65th ISI World Statistics Congress 2025

65th ISI World Statistics Congress 2025

Penalized spline model-based composite estimator of proportion in a finite population using probability and non-probability sample

Conference

65th ISI World Statistics Congress 2025

Format: CPS Abstract - WSC 2025

Keywords: bayesian approach, complex sampling design, probit regression, propensity scores

Abstract

Sample surveys are employed in official statistics, public opinion and market research, sociology and many other fields of science. Traditionally used probability samples are faced with a nonresponse, and nonresponse rate is increasing with increasing number of surveys, unwillingness to take part and mobility of the population. Survey nonresponse influence decreases in the accuracy of the estimates, and a need arises to find additional data sources which may improve accuracy of the estimates of the finite population parameters. Many nonprobability data sets are available nowadays.

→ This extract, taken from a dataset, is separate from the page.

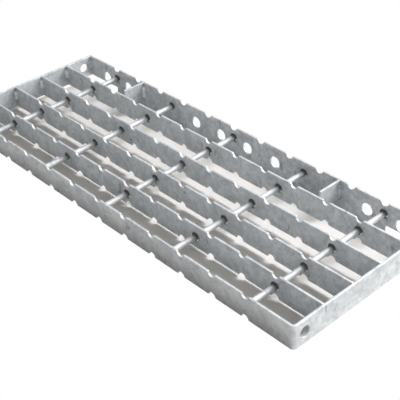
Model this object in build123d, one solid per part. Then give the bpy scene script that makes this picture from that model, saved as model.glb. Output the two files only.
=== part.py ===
from build123d import *
import os

# Galvanised steel stair tread: six notched flat bars on edge, joined by five round rods.
# Millimetres. X runs along the tread, Y from its front to its back, Z up.
# The origin is under the middle of the tread, on the plane of its lowest edge.

# The tread as a whole
tread_length = 510.0
bar_count = 6
bar_pitch = 36.25
bar_height = 25.0
bar_thickness = 2.5
corner_radius = 4.0
end_margin = 55.0  # from each end of the tread to the first notch, rod and back hole pair

# The half-round notches along the top and bottom edges
notch_pitch = 40.0
notch_radius = 4.2
notch_depth = 4.0

# The round rods that pass through the bars
rod_count = 5
rod_diameter = 6.0
rod_hole_diameter = 9.0

# The back bar, which is deeper over its middle stretch
back_bar_depth = 35.0
back_step_inset = 52.5
back_corner_radius = 3.0
back_hole_diameter = 13.0
back_hole_rise = 7.5  # above the lower edge of the bar's shallow ends
back_hole_pitch = 40.0
back_middle_holes = 4
back_side_holes = 2

# The holes that bolt each end of the tread to its stringer
end_hole_diameter = 11.0
end_hole_inset = 13.5

# The two short plates that stand on the back bar's front face, placed from the tread's ends
left_plate_inset = 104.0
right_plate_inset = 110.0
plate_gap = 6.5

# Welds
end_weld_leg = 3.0
end_weld_length = 11.0
end_weld_rise = 2.5
plate_weld_leg = 2.5
plate_weld_length = 16.0
tack_width = 2.4
tack_proud = 0.9
tack_angle = 35.0

# Worked out from the sizes above
tread_depth = (bar_count - 1) * bar_pitch + bar_thickness
front_face = -tread_depth / 2
back_face = tread_depth / 2
floor_gap = back_bar_depth - bar_height
top_level = back_bar_depth
mid_level = floor_gap + bar_height / 2
end_inside = tread_length / 2 - bar_thickness
gridded_length = tread_length - 2 * end_margin
notch_count = 1 + round(gridded_length // notch_pitch)
rod_pitch = gridded_length / (rod_count - 1)
rod_radius = rod_diameter / 2
rod_hole_radius = rod_hole_diameter / 2
back_deep_length = tread_length - 2 * back_step_inset
back_hole_level = floor_gap + back_hole_rise
left_plate_x = left_plate_inset - tread_length / 2
right_plate_x = tread_length / 2 - right_plate_inset
tack_reach = (rod_hole_radius**2 - (tack_width / 2) ** 2) ** 0.5


def bar_front(number):
    """The Y of the front face of a bar, counted from 1 at the tread's front edge."""
    return front_face + (number - 1) * bar_pitch


def row(count, pitch, centre=0.0):
    """Evenly spaced places along X, about a centre."""
    return [centre + (i - (count - 1) / 2) * pitch for i in range(count)]


rod_places = row(rod_count, rod_pitch)
notch_places = row(notch_count, notch_pitch)


def holes_along_y(places, level, diameter, y):
    """Round cutters through the bar whose front face is at y, at the given X places."""
    turned = Rotation(90, 0, 0) * Cylinder(diameter / 2, 2 * bar_thickness)
    return [Pos(x, y + bar_thickness / 2, level) * turned for x in places]


def notches(y, edge, outward):
    """Cutters for the row of notches in one edge: circles centred a little outside it."""
    level = edge + outward * (notch_radius - notch_depth)
    return holes_along_y(notch_places, level, 2 * notch_radius, y)


def bar_on_edge(outline, y):
    """A flat bar with the given outline in X and Z, thickened backwards from the plane at y."""
    upright = Plane(origin=(0, y, 0), x_dir=(1, 0, 0), z_dir=(0, -1, 0))
    return extrude(upright * outline, amount=-bar_thickness)


def u_frame():
    """The front bar and both end plates: one flat bar with two rounded bends."""
    outer = Rectangle(tread_length, tread_depth)
    outer = fillet(outer.vertices().sort_by(Axis.Y)[:2], corner_radius)
    inner = Pos(0, bar_thickness) * Rectangle(2 * end_inside, tread_depth)
    inner = fillet(inner.vertices().sort_by(Axis.Y)[:2], corner_radius - bar_thickness)
    frame = Pos(0, 0, floor_gap) * extrude(outer - inner, amount=bar_height)
    frame = frame - notches(front_face, top_level, 1) - notches(front_face, floor_gap, -1)
    bolt_hole = Rotation(0, 90, 0) * Cylinder(end_hole_diameter / 2, 2 * tread_length)
    for y in (front_face + end_hole_inset, back_face - end_hole_inset):
        frame = frame - Pos(0, y, mid_level) * bolt_hole
    return frame


def inner_bar(number):
    """One of the bars between the end plates, notched on both edges and holed for the rods."""
    outline = Pos(0, mid_level) * Rectangle(2 * end_inside, bar_height)
    y = bar_front(number)
    bar = bar_on_edge(outline, y)
    bar = bar - notches(y, top_level, 1) - notches(y, floor_gap, -1)
    return bar - holes_along_y(rod_places, mid_level, rod_hole_diameter, y)


def back_bar():
    """The back bar: level with the others at its ends and deeper over its middle, with bolt holes."""
    shallow = Pos(0, mid_level) * Rectangle(2 * end_inside, bar_height)
    deep = Pos(0, back_bar_depth / 2) * Rectangle(back_deep_length, back_bar_depth)
    deep = fillet(deep.vertices().sort_by(Axis.Y)[:2], back_corner_radius)
    y = bar_front(bar_count)
    bar = bar_on_edge(shallow + deep, y) - notches(y, top_level, 1)
    bolts = row(back_middle_holes, back_hole_pitch)
    for side in (-1, 1):
        bolts += row(back_side_holes, back_hole_pitch, side * gridded_length / 2)
    bar = bar - holes_along_y(bolts, back_hole_level, back_hole_diameter, y)
    return bar - holes_along_y(rod_places, mid_level, rod_hole_diameter, y)


def cross_rod(x):
    """A round rod from the front bar's back face through every other bar to the back face."""
    start = bar_front(1) + bar_thickness
    rod = Rotation(90, 0, 0) * Cylinder(rod_radius, back_face - start)
    return Pos(x, (start + back_face) / 2, mid_level) * rod


def short_plate(x):
    """A plate on edge between the last two bars, welded to the back bar and free at its front."""
    front = bar_front(bar_count - 1) + bar_thickness + plate_gap
    depth = bar_front(bar_count) - front
    return Pos(x, front + depth / 2, mid_level) * Box(bar_thickness, depth, bar_height)


def corner_weld(leg, length):
    """A convex bead in the corner of the planes X = 0 and Y = 0, on the side +X, -Y."""
    corner = Box(2 * leg, 2 * leg, 2 * length)
    return Cylinder(leg, length) & (Pos(leg, -leg, 0) * corner)


def end_weld(number, side):
    """The bead where a bar's front face meets an end plate: side is -1 at the left, 1 at the right."""
    bead = corner_weld(end_weld_leg, end_weld_length)
    if side > 0:
        bead = mirror(bead, about=Plane.YZ)
    return Pos(side * end_inside, bar_front(number), mid_level + end_weld_rise) * bead


def plate_weld(x):
    """The bead where a short plate's right face meets the back bar."""
    bead = corner_weld(plate_weld_leg, plate_weld_length)
    return Pos(x + bar_thickness / 2, bar_front(bar_count), mid_level) * bead


def rod_tack(x, number):
    """The weld that holds a rod in its oversize hole: it fills the gap at the rod's lower right."""
    along = tack_proud + bar_thickness
    tack = Pos((rod_radius + tack_reach) / 2, along / 2 - tack_proud, 0)
    tack = tack * Box(tack_reach - rod_radius, along, tack_width)
    return Pos(x, bar_front(number), mid_level) * Rotation(0, tack_angle, 0) * tack


def rod_tacks(x):
    """All the tacks along one rod."""
    return [rod_tack(x, number) for number in range(2, bar_count + 1)]


def tread():
    """Every piece of the tread, by its name."""
    pieces = {"u_frame": u_frame(), "back_bar": back_bar()}
    for number in range(2, bar_count):
        pieces[f"inner_bar_{number}"] = inner_bar(number)
    for i, x in enumerate(rod_places, start=1):
        pieces[f"cross_rod_{i}"] = cross_rod(x)
        pieces[f"cross_rod_{i}_tacks"] = Compound(rod_tacks(x))
    for name, x in (("left", left_plate_x), ("right", right_plate_x)):
        pieces[f"short_plate_{name}"] = short_plate(x)
        pieces[f"short_plate_{name}_weld"] = plate_weld(x)
    for number in range(2, bar_count + 1):
        pieces[f"end_weld_{number}_left"] = end_weld(number, -1)
        pieces[f"end_weld_{number}_right"] = end_weld(number, 1)
    return pieces


os.makedirs("parts", exist_ok=True)
for name, piece in tread().items():
    export_step(piece, f"parts/{name}.step")
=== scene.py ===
import math

import bmesh
import bpy
import numpy as np
from mathutils import Matrix, Vector


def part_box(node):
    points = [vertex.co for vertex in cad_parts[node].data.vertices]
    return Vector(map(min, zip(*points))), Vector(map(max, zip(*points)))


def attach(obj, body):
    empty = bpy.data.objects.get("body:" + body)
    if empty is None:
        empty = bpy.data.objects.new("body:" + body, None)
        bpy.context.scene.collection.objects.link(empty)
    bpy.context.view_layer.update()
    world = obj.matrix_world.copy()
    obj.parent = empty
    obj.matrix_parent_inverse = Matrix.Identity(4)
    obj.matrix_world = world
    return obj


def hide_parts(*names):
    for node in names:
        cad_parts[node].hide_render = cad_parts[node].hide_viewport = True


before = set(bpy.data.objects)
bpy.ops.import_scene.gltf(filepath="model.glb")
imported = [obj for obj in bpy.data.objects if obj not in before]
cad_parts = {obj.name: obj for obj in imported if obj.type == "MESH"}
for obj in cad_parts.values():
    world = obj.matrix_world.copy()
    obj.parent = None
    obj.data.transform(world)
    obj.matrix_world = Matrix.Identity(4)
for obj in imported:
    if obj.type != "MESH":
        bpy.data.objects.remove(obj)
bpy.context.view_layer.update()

bl_info = {
    "name": "Galvanised stair tread",
    "version": (1, 0, 0),
    "blender": (4, 5, 0),
    "location": "View3D > Sidebar > Stair tread",
    "description": "Dresses a packed stair tread: notched bars, rods, welds and their zinc coat",
    "category": "Object",
}

MM = 0.001
INNER_NUMBERS = (2, 3, 4, 5)
BACK_NUMBER = 6
ROD_NUMBERS = (1, 2, 3, 4, 5)
# The beads whose corners are dark in the photo
DULL_BEADS = ("end_weld_6_left", "short_plate_right_weld")
# The mesh value that is 1 where shade is painted dark and 0 elsewhere
PAINTED_SHADE_NAME = "residue"

# Read from the frame, in metres
INNER_LOW, INNER_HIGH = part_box("inner_bar_2")
FRAME_LOW, FRAME_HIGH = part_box("u_frame")
BACK_LOW, BACK_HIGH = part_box("back_bar")
ROD_BOXES = [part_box(f"cross_rod_{n}") for n in ROD_NUMBERS]
BAR_THICKNESS = INNER_HIGH.y - INNER_LOW.y
BAR_TOP = INNER_HIGH.z
BAR_FOOT = INNER_LOW.z
BAR_FRONTS = {n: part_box(f"inner_bar_{n}")[0].y for n in INNER_NUMBERS}
BAR_FRONTS[BACK_NUMBER] = BACK_LOW.y
ROD_PLACES = [(low.x + high.x) / 2 for low, high in ROD_BOXES]
ROD_LEVEL = (ROD_BOXES[0][0].z + ROD_BOXES[0][1].z) / 2
ROD_RADIUS = (ROD_BOXES[0][1].z - ROD_BOXES[0][0].z) / 2

# The same sizes as the solids
NOTCH_PLACES = np.arange(-5, 6) * 40 * MM
ROD_HOLE_RADIUS = 4.5 * MM
BOLT_HOLE_RADIUS = 6.5 * MM
BOLT_HOLE_PLACES = [x * MM for x in (-220, -180, -60, -20, 20, 60, 180, 220)]
END_HOLE_RADIUS = 5.5 * MM
END_HOLE_INSET = 13.5 * MM
BEND_RADIUS = 4 * MM
DEEP_REACH = 202.5 * MM
DEEP_CORNER = 3 * MM

# The frame's bar laid out flat: the radius and the length of a bend along the middle of the
# thickness, the length of an arm, and the middle of the front bar to its bend
BEND_MIDDLE = BEND_RADIUS - BAR_THICKNESS / 2
BEND_LENGTH = BEND_MIDDLE * math.pi / 2
ARM_LENGTH = FRAME_HIGH.y - FRAME_LOW.y - BEND_RADIUS
HALF_FRONT = FRAME_HIGH.x - BEND_RADIUS

# How finely the bars are divided: points round an arris, a lip, a notch, a bend and a corner,
# and the spacing along a straight edge
ARRIS_STEPS = 4
LIP_STEPS = 6
NOTCH_STEPS = 21
BEND_STEPS = 13
CORNER_STEPS = 7
WALL_STEPS = 6
EDGE_SPACING = 4 * MM
# How close a marked place may lie to the end of its stretch, and its decimals in metres
MARK_MARGIN = 0.2 * MM
PLACE_DIGITS = 8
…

Their examples are information from the social networks, like blogs and comments, personal documents, videos; administrative data sources arising in the traditional business systems; machine generated data, like data from fixed and mobile sensors, computer systems. Estimates obtained from such data sets are biased because of uncontrolled data collection bias. Naturally arises a desire to use nonprobability samples for improvement of the accuracy of the estimators obtained in probability samples. Much research has been going on in this area during the last decade. We would like to make an input to the field by proposing a composite estimator for the proportion in the finite population. It is a weighted combination of the estimators obtained in nonprobability and probability samples, each of them employs the probit regression model estimated using a Bayesian approach. Sampling design is taken into account in the case of the probability sample. The accuracy of the composite estimator is compared with the estimates obtained using other data aggregation methods by simulation.